Identities as Moveable…and the Freedom that Exists There
Thus, if we take a moment to look into what decisions and choices each of us made it’s quite easy to see how our identity – and often how our later counter-culture, shifting identities – got constructed. We can see where new ways of looking at ourselves and our world, where new identities and new narratives of ourselves – where switch moments exist and show up – allow us all a much larger space to play and (re)create.
What does considering this make possible? Especially for those who may be somewhat attached or wedded to aspects or parts of our identity? What meanings did we allow or borrow from society, culture, subculture? Which ones did we ourselves assign?
Contrasting questions aid in answering this question: who do I/you/we never get to be when we are that we are a fixed identity? What constraints do we experience? What does having a fixed, immovable identity cost us? When we focus on identity, rather than desires that may enliven us in the present moment, what do we miss out on? In naming ourselves based on something we like to do, like a temporal preference, what do we give up? Miss out on? What worlds are closed to us? What people? What conversations?

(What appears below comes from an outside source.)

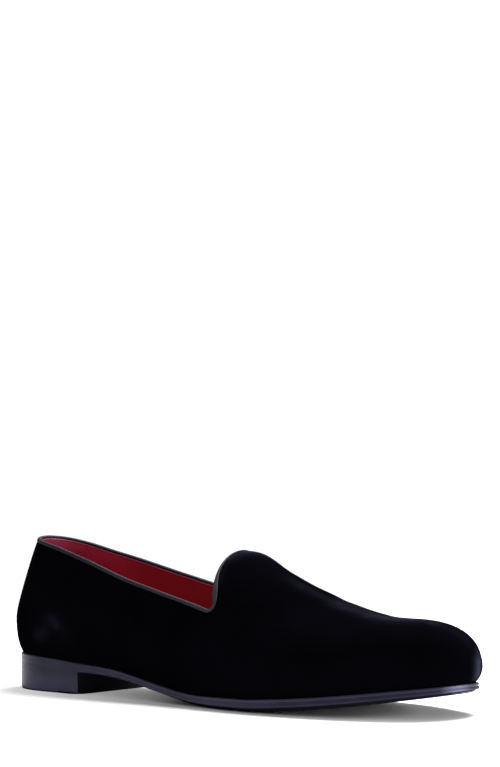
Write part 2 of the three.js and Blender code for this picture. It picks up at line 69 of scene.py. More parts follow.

And lastly, what new found freedoms can arise from focusing on the myriad of possibilities that are open to us when we do not attach ourselves to a particular way of being, acting, or identity construction? What doors may appear and open in saying who we are? Who might we get to be? It is in this non-attached openness that a fundamental shift in how the world, ourselves, and identity can occur. And certainly, that seems a much more freeing place than a box.